Wednesday, 16 January 2013

18 Year-Old African Swimmer Seeks Asylum in UK after Fleeing Olympic Village to Escape Arranged Marriage to 60 Year-Old Man in Comoros

An 18 year-old African swimmer has applied for asylum in the UK after fleeing the Olympic village during the London 2012 Olympic games to escape an arranged marriage. Ayouba-Ali Sihame, 18, represented the tiny African island nation of Comoros during the London Games and said she fled the athlete's village in London to avoid being wed to a twice-married 60-year-old man.

According to a report by Daily Mail, her mother told her she was being sold and must give up her sporting career just days before she flew to London.

Sihame, who has also represented her country at volleyball, walked out of the Olympic Park after failing to qualify for the 100 metre freestyle semi-finals and coming 48th overall. She spent weeks living rough in the capital before travelling to Dover and attempting to hitch a lift and cross the Channel with a fake French passport. But she was caught by French border control officers and faces being transferred to an immigration centre pending deportation within a fortnight after completing half an eight month prison sentence.

According to her solicitor, Andrew Gurney, Sihame did not realise she was entitled to apply for asylum as soon as she entered Britain. He said she was regularly beaten in her home country and expressed fears that she might be killed if she returns to Comoros.

"Comoros is a strict Muslim country. Ayouba-Ali was beaten from time to time. Ayouba-Ali was allowed to practice swimming, but she had to wear a full swimming costume and always be supervised by her brother. She had gained celebrity status in Comoros – she was one of just seven athletes to come over for London 2012. Her high profile meant her parents could get a higher price for her in marriage. She was told if she did not take part in the marriage there would be violence or death. And she was told that she would have to give up her swimming career when she was married.

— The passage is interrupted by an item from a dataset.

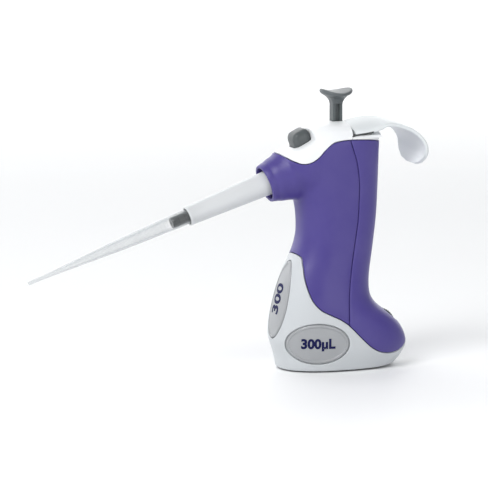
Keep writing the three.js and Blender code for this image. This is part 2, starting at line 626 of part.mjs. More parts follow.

"She could not confide in anyone about what was happening, but she managed to speak to a friend and get false French documents. Since the Olympics she has spoken to her brother. He has told Ayouba-Ali that if she returns to Comoros she will be killed because of the shame she has brought on the family. We deal with this sort of offence all the time, but I have never dealt with a case like Ayouba-Ali 's."

Sihame was jailed at Canterbury Crown Court earlier this week after admitting using a false immigration document. She has applied for asylum from her cell but was warned she could be deported within weeks. The court was told that had the athlete applied for asylum in the first place she would have probably been granted leave to stay because of the persecution she faces at home.

Foreign nationals can be granted asylum in Britain only if they can prove that they have a 'well-founded fear of persecution'. Asylum can also be granted under the European Convention on Human Rights if a foreign national can prove there is a 'real risk' they face torture or other inhumane treatment.

The UK Border Agency website states: 'If you do not qualify for asylum but we think there are humanitarian or other reasons why we should allow you to stay in the UK, we may give you temporary permission to stay here.'

Comoros, which is situated between Mozambique and Madagascar in the Indian Ocean, has a hard-line Muslim population of around 754,000. The country, which is among the poorest in Africa, is heavily dependent on foreign aid and allows multiple marriages.

We wish Sihame well and pray everything turns out fine for her.